Quoi qu'il en soit, nous avons essuyé un vrai typhon hier. Un typhon hors saison.

Mais l'avantage des typhons, c'est que, le lendemain, le ciel est propre. Lavé par le vent qui m'oblige à descendre de vélo.

Et décoré de jolis nuages.

Aujourd'hui, 20° et les salary men ont enfin une raison de sortir déjeuner en manches de chemise !

Moi, je pique-nique de deux onigiris au soleil après avoir traversé le quartier des love hotels d'Ikebukuro. Mais comment font les couples pour choisir entre les façades de ces royaumes du kitsh ? Ou bien rentrent-ils dans le premier croisé ? Et y-a-t-il tant de monde qui les fréquente pour qu'il y en ait autant ???

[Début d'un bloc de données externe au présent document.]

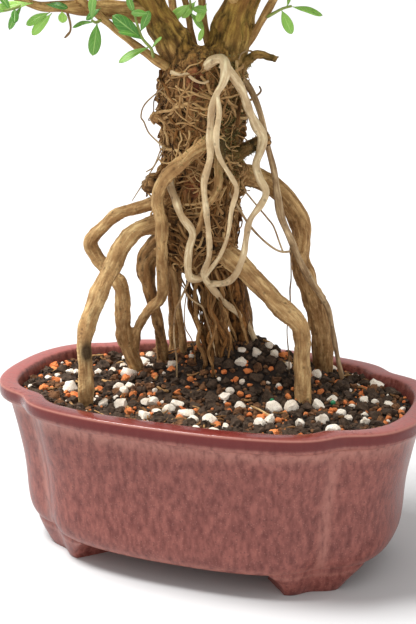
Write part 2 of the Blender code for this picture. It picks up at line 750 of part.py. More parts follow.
def trunk_body(parts, bark):
    """The trunk: a thick tube drawn into ridges, as roots grown together."""
    trunk = tube("tree_wood", TRUNK, parts, TRUNK_SIDES)
    for vert in trunk.data.vertices:
        axis = trunk_axis(vert.co.z)
        out = Vector((vert.co.x - axis.x, vert.co.y - axis.y, 0.0))
        if out.length < 0.004:
            continue
        angle = math.atan2(out.y, out.x)
        ridge = math.sin(TRUNK_RIDGES * angle + 18.0 * vert.co.z) + 0.5 * math.sin(3 * angle - 31.0 * vert.co.z)
        vert.co += out.normalized() * TRUNK_RIDGE_DEPTH * ridge * min(1.0, out.length / 0.015)
    trunk.data.materials.append(bark)
    return trunk


def build_wood(parts, bark):
    """Trunk, roots, cut stubs, limbs and branches, grown together as one piece."""
    wood = trunk_body(parts, bark)
    grown = new_collection("grown")
    for group in (ROOTS, STUBS, LIMBS, BRANCHES):
        for name, route in group.items():
            tube(name, stem_points(route), grown, stem_sides(route))
    boolean(wood, grown, "UNION", "MANIFOLD")
    wood.data.shade_smooth()
    wood.data.set_sharp_from_angle(angle=math.radians(50))
    return wood


def leaf_mesh(base, tip, roll, width):
    """A pointed blade from its base to its tip."""
    bm = bmesh.new()
    bmesh.ops.create_circle(bm, cap_ends=True, segments=6, radius=1.0)
    along = tip - base
    length = along.length
    along.normalize()
    side = along.cross(Vector((0, 0, 1)))
    if side.length < 0.1:
        side = along.cross(Vector((0, 1, 0)))
    side.normalize()
    side = side * math.cos(roll) + side.cross(along) * math.sin(roll)
    outline = ((0.0, 0.0), (0.36, 1.0), (0.72, 0.80), (1.0, 0.0), (0.72, -0.80), (0.36, -1.0))
    bm.verts.ensure_lookup_table()
    order = sorted(bm.verts, key=lambda vert: math.atan2(vert.co.y, vert.co.x) % (2 * math.pi))
    for vert, (far, out) in zip(order, outline):
        vert.co = base + along * length * far + side * out * width / 2
    bmesh.ops.solidify(bm, geom=bm.faces[:], thickness=LEAF_THICKNESS)
    bmesh.ops.recalc_face_normals(bm, faces=bm.faces)
    return mesh_from(bm, "leaf")


def tree_of(mesh):
    """A search tree of a mesh's faces, for testing what crosses it."""
    mesh.calc_loop_triangles()
    faces = [tuple(triangle.vertices) for triangle in mesh.loop_triangles]
    return BVHTree.FromPolygons([vert.co.copy() for vert in mesh.vertices], faces)


def swollen(mesh, amount):
    """A copy of a mesh with its points moved out by a small amount."""
    copy = mesh.copy()
    offsets = [vert.normal.copy() * amount for vert in mesh.vertices]
    for vert, offset in zip(copy.vertices, offsets):
        vert.co += offset
    return copy


def is_clear(mesh, trees, margin):
    """Whether the mesh, swollen by a margin, crosses none of the others."""
    test = swollen(mesh, margin)
    tree = tree_of(test)
    bpy.data.meshes.remove(test)
    return not any(tree.overlap(other) for other in trees)


def along_stem(stem, share):
    """The point at a share of the way along a stem, and the stem's heading there."""
    place = share * (len(stem) - 1)
    i = min(int(place), len(stem) - 2)
    return stem[i].lerp(stem[i + 1], place - i), (stem[i + 1] - stem[i]).normalized()


def leaf_frames(stem, rng):
    """Where leaves leave a stem: crossed pairs along it and one leaf at its tip."""
    frames = []
    for pair, share in enumerate(LEAF_PAIRS):
        point, along = along_stem(stem, share)
        side = along.cross(Vector((0, 0, 1))).normalized()
        up = side.cross(along)
        turn = pair * math.pi / 2 + rng.uniform(-0.3, 0.3)
        for half in (0, math.pi):
            out = side * math.cos(turn + half) + up * math.sin(turn + half)
            lean = rng.uniform(0.45, 0.75) + 0.35 * pair
            frames.append((point, (out + along * lean).normalized()))
    frames.append((stem[-1] - along * 0.0012, along))
    return frames


def twig(name, stem, parts):
    """The slim green stem of a shoot."""
    return tube(name, [(*(point / MM), TWIG_RADIUS) for point in stem], parts, 4)


def leafy_shoot(shoot, leaves, finish, trees):
    """Join leaves to a twig. A leaf that would cross another piece is turned aside,
    and left off where no turn clears it."""
    own = [tree_of(shoot.data)]
    blades = new_collection("blades")
    for base, tip, roll, width in leaves:
        for turn in TURNS:
            mesh = leaf_mesh(base, turned(base, tip, turn), roll + turn, width)
            if is_clear(mesh, trees, 2 * GAP):
                mesh_object("blade", mesh, blades)
                own.append(tree_of(mesh))
                break
            bpy.data.meshes.remove(mesh)
    trees.extend(own)
    boolean(shoot, blades, "UNION", "EXACT")
    shoot.data.materials.append(finish)
    shoot.data.shade_smooth()
    shoot.data.set_sharp_from_angle(angle=math.radians(25))
    return shoot


def turned(base, tip, turn):
    """The tip swung about the vertical through the base."""
    arm = tip - base
    cos, sin = math.cos(turn), math.sin(turn)
    return base + Vector((arm.x * cos - arm.y * sin, arm.x * sin + arm.y * cos, arm.z))


def shoot_stem(origin, clear, heading, length):
    """Points of a twig that leaves the wood along its heading and bends upwards."""
    stem = [origin + heading * clear]
    for k in range(3):
        heading = (heading + Vector((0, 0, 0.12))).normalized()
        stem.append(stem[-1] + heading * length / 3)
    return stem


def branch_shoots():
    """Where shoots leave the branches: place, distance to keep from it and heading."""
    seats = []
    for route in (*BRANCHES.values(), *LIMBS.values()):
        tip, before = Vector(route[-1][:3]) * MM, Vector(route[-2][:3]) * MM
        seats.append((tip, TIP_GAP, (tip - before).normalized()))
    for name, indices in SIDE_SHOOTS.items():
        points = [Vector(point[:3]) * MM for point in BRANCHES[name]]
        for rank, index in enumerate(indices):
            along = (points[index + 1] - points[index - 1]).normalized()
            side = along.cross(Vector((0, 0, 1))).normalized() * (-1) ** rank
            heading = (side * 0.9 + along * 0.5 + Vector((0, 0, 0.35))).normalized()
            radius = BRANCHES[name][index][3] * MM
            seats.append((points[index], radius + SIDE_GAP, heading))
    return seats


def seated_twig(name, seat, length, parts, trees):
    """A twig at its seat, swung aside where it would cross another piece."""
    origin, clear, heading = seat
    for turn in TURNS:
        swung = turned(Vector(), heading, turn)
        stem = shoot_stem(origin, clear, swung, length)
        shoot = twig(name, stem, parts)
        if is_clear(shoot.data, trees, GAP / 2):
            return shoot, stem
        bpy.data.objects.remove(shoot, do_unlink=True)
    raise ValueError(f"{name} has no clear heading")


def low_shoot(name, parts, finish, trees):
    """One of the low shoots, grown from the nearest wood, its leaves where they are seen."""
    stem_points, leaf_points = LOW_SHOOTS[name]
    stem = [Vector(point) * MM for point in stem_points]
    spot, outward, _, _ = trees[0].find_nearest(stem[0])
    stem[0] = spot + outward * SIDE_GAP
    leaves = []
    for rank, (share, tip) in enumerate(leaf_points):
        start = along_stem(stem, share)[0]
        end = Vector(tip) * MM
        leaves.append((start, end, 0.4 * (-1) ** rank, (end - start).length * LEAF_WIDTH_RATIO))
    return leafy_shoot(twig(name, stem, parts), leaves, finish, trees)


def build_shoots(parts, finish, wood):
    """All the leafy shoots, each clear of the wood and of the others."""
    rng = random.Random(5)
    trees = [tree_of(wood.data)]
    shoots = [low_shoot(name, parts, finish, trees) for name in LOW_SHOOTS]
    for number, seat in enumerate(branch_shoots(), 1):
        name = f"shoot_{number:02d}"
        shoot, stem = seated_twig(name, seat, rng.uniform(*TWIG_LENGTH), parts, trees)
        leaves = []
        for point, direction in leaf_frames(stem, rng):
            length = rng.uniform(*LEAF_LENGTH)
            width = length * (LEAF_WIDTH_RATIO + rng.uniform(-0.03, 0.05))
            leaves.append((point, point + direction * length, rng.uniform(-0.5, 0.5), width))
        shoots.append(leafy_shoot(shoot, leaves, finish, trees))
    return shoots


def main():
    """Build the bonsai from the pot up."""
    clear_scene()
    parts = new_collection("serissa_bonsai")
    glaze = material("glaze_red_brown", (0.30, 0.115, 0.095), 0.22, coat=0.6)
    plastic = material("plastic_black", (0.02, 0.02, 0.02), 0.5)
    mix = material("potting_mix", (0.10, 0.075, 0.055), 0.95)
    bark = material("root_bark", (0.42, 0.27, 0.13), 0.8)
    green = material("serissa_leaf", (0.10, 0.28, 0.04), 0.45)
    build_pot(parts, glaze)
    build_screen("drain_screen_left", -1, parts, plastic)
    build_screen("drain_screen_right", 1, parts, plastic)
    wood = build_wood(parts, bark)
    build_soil(parts, mix, ROOTS)
    build_shoots(parts, green, wood)


main()
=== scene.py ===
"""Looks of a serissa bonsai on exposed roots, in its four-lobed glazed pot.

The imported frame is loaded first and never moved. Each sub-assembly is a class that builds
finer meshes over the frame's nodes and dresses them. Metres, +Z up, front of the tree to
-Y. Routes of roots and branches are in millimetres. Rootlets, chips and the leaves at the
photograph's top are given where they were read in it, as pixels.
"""

import logging
import math
import random
from collections.abc import Iterator, Sequence
from dataclasses import dataclass, field
from enum import Enum

import bmesh
import bpy
import numpy as np
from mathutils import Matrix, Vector
from mathutils.bvhtree import BVHTree
from mathutils.kdtree import KDTree
from mathutils.noise import noise


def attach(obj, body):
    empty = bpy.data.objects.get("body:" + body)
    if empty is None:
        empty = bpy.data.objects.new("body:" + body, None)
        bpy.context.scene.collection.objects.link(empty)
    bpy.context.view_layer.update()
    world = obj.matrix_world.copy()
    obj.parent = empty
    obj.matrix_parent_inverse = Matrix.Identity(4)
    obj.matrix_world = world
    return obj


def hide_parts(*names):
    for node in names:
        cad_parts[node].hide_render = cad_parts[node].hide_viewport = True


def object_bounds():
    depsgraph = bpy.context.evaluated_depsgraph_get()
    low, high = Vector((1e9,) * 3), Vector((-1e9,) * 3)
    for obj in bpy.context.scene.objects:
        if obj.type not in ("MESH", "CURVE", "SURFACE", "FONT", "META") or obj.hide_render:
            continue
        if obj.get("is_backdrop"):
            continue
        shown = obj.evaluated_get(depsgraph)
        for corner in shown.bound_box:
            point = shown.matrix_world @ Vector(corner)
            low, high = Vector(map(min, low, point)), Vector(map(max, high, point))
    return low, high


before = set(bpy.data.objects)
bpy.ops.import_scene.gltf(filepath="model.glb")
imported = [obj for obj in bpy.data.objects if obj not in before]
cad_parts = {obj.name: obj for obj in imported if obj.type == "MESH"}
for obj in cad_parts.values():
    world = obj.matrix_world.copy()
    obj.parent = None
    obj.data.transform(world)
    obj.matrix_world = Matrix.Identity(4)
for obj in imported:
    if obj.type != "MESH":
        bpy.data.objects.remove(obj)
CAD_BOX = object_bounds()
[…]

Je leur préfère le design sûr et sobre du château d'eau.

Mais c'est vrai qu'il n'est pas destiné au même usage !!!

26.12.06

Tuesday self portrait


Ceux qui sont à Tokyo aujourd'hui savent que cet autoportrait est celui d'un autre mardi !
Pas de soleil et 100% de pluie.

25.12.06

Les lundis de Mitakadai

Il y a des rendez-vous qu'on honore plus volontiers que d'autres.
Ainsi, moi, une fois par mois, je longe le petit cours d'eau tranquille de Kichijôji à Mitakadai.

Pressée à l'aller pour être (à peu près) à l'heure. Flâneuse au retour.

Au cimetière, je salue les tombes.
Aux miroirs, je demande qui est la plus belle.

Longeant les cours de tennis, j'écoute le rebond des balles.

J'observe les jeux des enfants sages à l'heure de la récréation.

J'ai des sensations de campagne, si près si loin de Tokyo.

Et puis, parfois, je rejoins Madame Gâ à Shimokitazawa pour un lunch.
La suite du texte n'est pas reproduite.